Clarifying, the Third Circuit wrote: “Whether an environment is hostile requires looking at the totality of the circumstances, including: ‘the frequency of the discriminatory conduct; its severity; whether it is physically threatening or humiliating, or a mere offensive utterance; and whether it unreasonably interferes with an employee’s work performance.’

Daniel v. T&M Prot. Res., LLC on Racial Slurs in the Workplace

Similarly, in Daniel v. T&M Prot. Res., LLC, the United States Court of Appeals for the Second Circuit, citing the EEOC’s guidance, held that “whether racial slurs constitute a hostile work environment typically depends upon the quantity, frequency, and severity of those slurs, considered cumulatively in order to obtain a realistic view of the work environment,” and that a “one-time use of a severe racial slur could, by itself, support a hostile work environment claim when evaluated in the cumulative reality of the work environment.”

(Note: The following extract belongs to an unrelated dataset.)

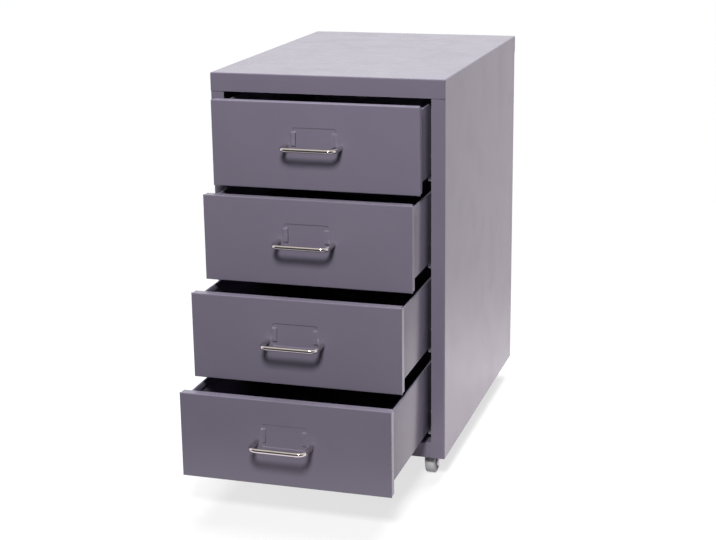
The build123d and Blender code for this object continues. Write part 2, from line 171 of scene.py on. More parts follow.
# %% [markdown]
# The studio. A cut-out product photograph has a white surround, a lamp near the camera's side
# and a broad bright one overhead, a little behind. White paper all round would wash the paint
# out, so the white is only what the camera, and mirror-like surfaces, see: Light Path tells those
# rays apart. All other rays find a dim room. Polished chrome gives away what else is there: a warm
# ceiling makes its upper band beige, and the dark room behind the camera draws the dark line along
# it, so mirror-like surfaces see both.

# %% World
WHITE = (1, 1, 1, 1)
room_grey = (0.05, 0.05, 0.052, 1)
ceiling = (0.84, 0.78, 0.74, 1)
dark_studio = (0.03, 0.028, 0.027, 1)

world = bpy.data.worlds.new("studio")
bpy.context.scene.world = world
world.use_nodes = True
tree = world.node_tree
tree.nodes.clear()


def sees_white(tree, path):
    """1 on rays from the camera, from a glossy surface or through glass, and 0 on the rest."""
    gloss = math_node(tree, "MAXIMUM", (path, "Is Camera Ray"), (path, "Is Glossy Ray"))
    return math_node(tree, "MAXIMUM", (gloss, 0), (path, "Is Transmission Ray"))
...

The court qualified its opinion, expressing that “isolated incidents usually will not suffice to establish a hostile work environment.” Still, the Second Circuit held that “a single episode of harassment can establish a hostile work environment if the incident is sufficiently severe,” and, citing preexisting precedent, expressed: “perhaps no single act can more quickly alter the conditions of employment and create an abusive working environment than the use of an unambiguously racial epithet” by a supervisor in front of his subordinates.

What does all of this mean for employers?

Severe discriminatory conduct, even if not regular or pervasive, may establish a hostile work environment that is intimidating, hostile, or offensive to reasonable people under certain circumstances.

That means that employers and HR professionals must be diligent in responding to and investigating claims of harassment or discrimination, even where the grievance arises from a single, isolated occurrence. This obligation is amplified when it is a manager or supervisor harassing a subordinate, which by its nature can impute liability to the company even with appropriate remedial steps in place.

Employers should train and educate their workforce to prohibit – and not tolerate – any harassment in the workplace, even where the harassment isolated or irregular. Employers should review their anti-discrimination policies and employee handbooks to ensure that the appropriate grievance procedures, prohibitions, and policies are in place to stomp out every type of discrimination in the workplace. Otherwise, that one racial epithet or sexist comment may land employers in court.

An experienced employment law attorney will be able to assist in reviewing all of your employment documents to assure you are well prepared should a hostile work environment issue arise.